Why use cross-entropy loss instead of MSE for classification?
MSE treats class probabilities as continuous values and produces tiny, saturating gradients when a sigmoid output is near 0 or 1, stalling learning. Cross-entropy is the proper log-likelihood loss for categorical distributions; it keeps gradients large and informative even when the network is very wrong, and its minimum aligns with the true class probabilities.
How to think about it
Cross-entropy is the principled choice because it matches the statistical model: classification networks output a probability distribution, and cross-entropy is exactly the negative log-likelihood of that distribution given the true labels.
Why MSE fails for classification
With a sigmoid output p = σ(z), the MSE gradient with respect to z is:
∂L/∂z = (p − y) · p · (1 − p)
When p is near 0 or 1 (confidently wrong), p(1 − p) ≈ 0, so the gradient nearly vanishes. The network barely updates even though it is making a large error.

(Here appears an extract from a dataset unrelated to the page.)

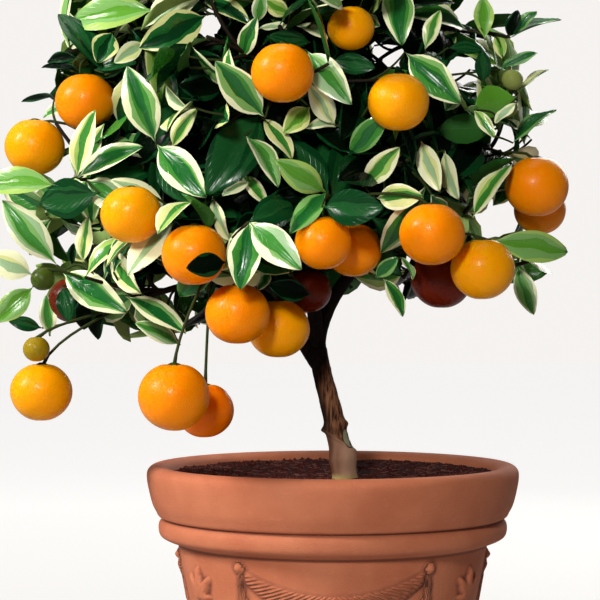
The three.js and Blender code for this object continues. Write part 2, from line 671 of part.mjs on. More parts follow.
// The stalk swings out from the fruit's middle as little as it needs to pass the fruit by.
function stalkPath(joint, { middle, radius }) {
  const top = middle.clone().setZ(middle.z + STALK_SINK * radius);
  const over = top.clone().setZ(top.z + STALK_RISE * radius).lerp(joint.point, STALK_LEAN);
  const away = joint.point.clone().sub(middle).setZ(0).normalize();
  const ways = STALK_SWINGS.map((swing) =>
    new THREE.QuadraticBezierCurve3(joint.point, over.clone().addScaledVector(away, swing * radius), top));
  const passes = (way) => way.getSpacedPoints(STALK_CHECKS).slice(0, -STALK_CHECKS / 4)
    .every((point) => point.distanceTo(middle) > radius + STALK_RADIUS);
  return ways.find(passes) ?? ways[0];
}

// The foliage: stems first, then stalks with fruit, then shoots with leaves, each clear of what was there
function foliageSolids(limbs) {
  const random = seededRandom(SEED + 2);
  const obstacles = Object.entries(limbs)
    .flatMap(([name, { path, radiusAt }]) => obstaclesAlong(path, radiusAt, name));
  const skeletons = new Map();
  for (const mass of MASSES) {
    const { path, radiusAt } = stemOf(mass, limbs);
    const skeleton = new Skeleton();
    skeleton.add(path, radiusAt, 6, 3, 0);
    skeletons.set(mass.name, skeleton);
    obstacles.push(...obstaclesAlong(path, radiusAt, mass.name));
  }
  const fruit = allFruit();
  for (const one of fruit) {
    const skeleton = skeletons.get(one.mass.name);
    const path = stalkPath(skeleton.joint(one.middle), one);
    skeleton.twigs.push({ path, radiusAt: () => STALK_RADIUS, sides: 3, steps: 3 });
    obstacles.push(...obstaclesAlong(path, () => STALK_RADIUS, one.mass.name));
    obstacles.push({ middle: one.middle, radius: one.radius - FRUIT_GIVE, owner: 'fruit' });
  }
  const leaves = [];
  for (const { tip, leaves: count } of shootTips()) {
    const mass = nearestMass(tip);
    const skeleton = skeletons.get(mass.name);
    const joint = skeleton.joint(tip);
    const path = BENDS.map((keep) => bend(joint.point, joint.along, tip, keep)).find((way) => {
      const points = obstaclesAlong(way, () => 0, mass.name).map(({ middle }) => middle);
      return points.slice(2).every((point) => inSpace(point, mass, TWIG_MARGIN))
        && isClear(points.slice(1), obstacles, mass.name, TWIG_CLEARANCE);
    });
    if (!path) continue;
    skeleton.add(path, taper(TWIG_RADII), 3, 2, joint.before);
    growLeaves(path, count, mass, obstacles, leaves, random);
  }
  return MASSES.map((mass) => {
    const twigs = skeletons.get(mass.name).twigs.map(({ path, radiusAt, sides, steps }) =>
      solidFrom(bentCylinder(path, radiusAt, sides, steps)));
    const own = fruit.filter((one) => one.mass === mass).map(fruitSolid);
    const blades = leaves.filter((leaf) => leaf.mass === mass).map(({ solid }) => solid);
    return ['foliage_' + mass.name, largest(Manifold.union([...twigs, ...blades, ...own]))];
  });
}

const MATERIALS = {
  terracotta: new THREE.MeshStandardMaterial({ color: '#c47a56', roughness: 0.85, metalness: 0 }),
  soil: new THREE.MeshStandardMaterial({ color: '#2c1a15', roughness: 1, metalness: 0 }),
  bark: new THREE.MeshStandardMaterial({ color: '#6b4f3c', roughness: 0.9, metalness: 0 }),
  foliage: new THREE.MeshStandardMaterial({ color: '#3f7a3a', roughness: 0.45, metalness: 0 }),
};

function named(name, solid, material) {
  const mesh = new THREE.Mesh(geometryFrom(solid), material);
  mesh.name = name;
  return mesh;
}

const tree = new THREE.Group();
tree.name = 'potted_mandarin_tree';
tree.add(named('pot', potSolid(), MATERIALS.terracotta));
tree.add(named('soil', soilSolid(), MATERIALS.soil));
const limbs = limbPaths();
for (const [name, solid] of Object.entries(limbSolids(limbs))) tree.add(named(name, solid, MATERIALS.bark));
for (const [name, solid] of foliageSolids(limbs)) tree.add(named(name, solid, MATERIALS.foliage));

export default tree;
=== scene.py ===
# %% [markdown]
# # A potted mandarin orange tree, grown by rule
# A small citrus tree with cream-edged leaves leans out of a terracotta pot, hung with ripe fruit.
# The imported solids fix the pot, the limbs, the fruit and the crown's reach. This lesson grows the same tree
# again, then adds finer twigs, leaves of true size, bark, crumbly soil and moulded garlands.
# All is worked out in millimetres as whole numpy arrays, and turned into metres when a mesh is made.

# %% Load the frame
import math

import bpy
import numpy as np
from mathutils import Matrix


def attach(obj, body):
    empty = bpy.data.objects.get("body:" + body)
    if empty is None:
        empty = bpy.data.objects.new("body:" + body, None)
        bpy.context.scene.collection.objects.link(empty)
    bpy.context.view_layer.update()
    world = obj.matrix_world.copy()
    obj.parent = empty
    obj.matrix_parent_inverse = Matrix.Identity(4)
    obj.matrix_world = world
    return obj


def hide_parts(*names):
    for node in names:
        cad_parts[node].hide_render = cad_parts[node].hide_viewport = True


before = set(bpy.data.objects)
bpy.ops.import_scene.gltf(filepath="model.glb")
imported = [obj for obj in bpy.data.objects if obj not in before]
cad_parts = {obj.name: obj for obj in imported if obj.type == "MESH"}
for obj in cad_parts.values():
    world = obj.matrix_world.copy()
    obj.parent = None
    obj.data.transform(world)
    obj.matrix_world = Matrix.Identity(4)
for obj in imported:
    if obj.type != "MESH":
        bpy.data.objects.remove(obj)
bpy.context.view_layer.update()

MM = 0.001

# %% [markdown]
# ## Tools for shapes
# Three tools make every piece. One walks along a path by shares of its length, one turns grids of points
# into a closed mesh, and one gives soft random heights, so that no two stretches of bark or clay match.
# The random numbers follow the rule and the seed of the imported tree.

# %% Seeded chance
SEED = 37
CHANCE_FACTOR = 1664525
CHANCE_STEP = 1013904223
CHANCE_STATES = 2**32


class Chance:
    """Random numbers from 0 to 1: each state is the last one times a factor plus a step, in 32 bits."""

    def __init__(self, seed):
        self.state = seed

    def __call__(self):
        self.state = (self.state * CHANCE_FACTOR + CHANCE_STEP) % CHANCE_STATES
        return self.state / CHANCE_STATES


# %% Directions, humps and soft random heights
GOLDEN_ANGLE = math.pi * (3 - math.sqrt(5))
UPWARDS = np.array([0, 0, 1.0])
TINY = 1e-9
LATTICE_MIX = np.array([127.1, 311.7, 74.7])
SEED_MIX = 53.3
SINE_SPREAD = 43758.5453


def norm(vectors):
    """The length of each vector."""
    return np.linalg.norm(vectors, axis=-1)


def unit(vectors):
    """Each vector divided by its length."""
    return vectors / np.maximum(norm(vectors), TINY)[..., None]


def turns(count):
    """Even angles round a circle."""
    return np.arange(count) * 2 * math.pi / count


def smooth(values, low, high):
    """0 below low, 1 above high, and 3 s^2 - 2 s^3 between, with s the share of the way."""
    share = np.clip((values - low) / (high - low), 0, 1)
    return share * share * (3 - 2 * share)


def hump(values, middle, width):
    """A soft hump of height 1: e^-((value - middle) / width)^2."""
    return np.exp(-(((values - middle) / width) ** 2))


def dome(shares):
    """The height of a half circle over -1 to 1: sqrt(1 - share^2), and 0 beyond."""
    return np.sqrt(np.clip(1 - shares**2, 0, 1))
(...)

Cross-entropy avoids saturation
Binary cross-entropy loss is L = −[y log p + (1−y) log(1−p)]. Its gradient w.r.t. z simplifies to just p − y — no saturation term. The bigger the error, the bigger the gradient.
import torch
import torch.nn as nn
logits = torch.tensor([2.5, -1.0, 0.3]) # raw scores, NOT softmax
targets = torch.tensor([0, 1, 1]) # integer class indices
# CrossEntropyLoss = LogSoftmax + NLLLoss; pass logits directly
loss_fn = nn.CrossEntropyLoss()
loss = loss_fn(logits.unsqueeze(0), targets[0:1])
Pass raw logits to nn.CrossEntropyLoss — it applies log-softmax internally for numerical stability. Applying softmax first introduces precision errors.
When MSE is appropriate
MSE suits continuous targets (regression), where outputs have no probability interpretation and squared deviation is a natural cost.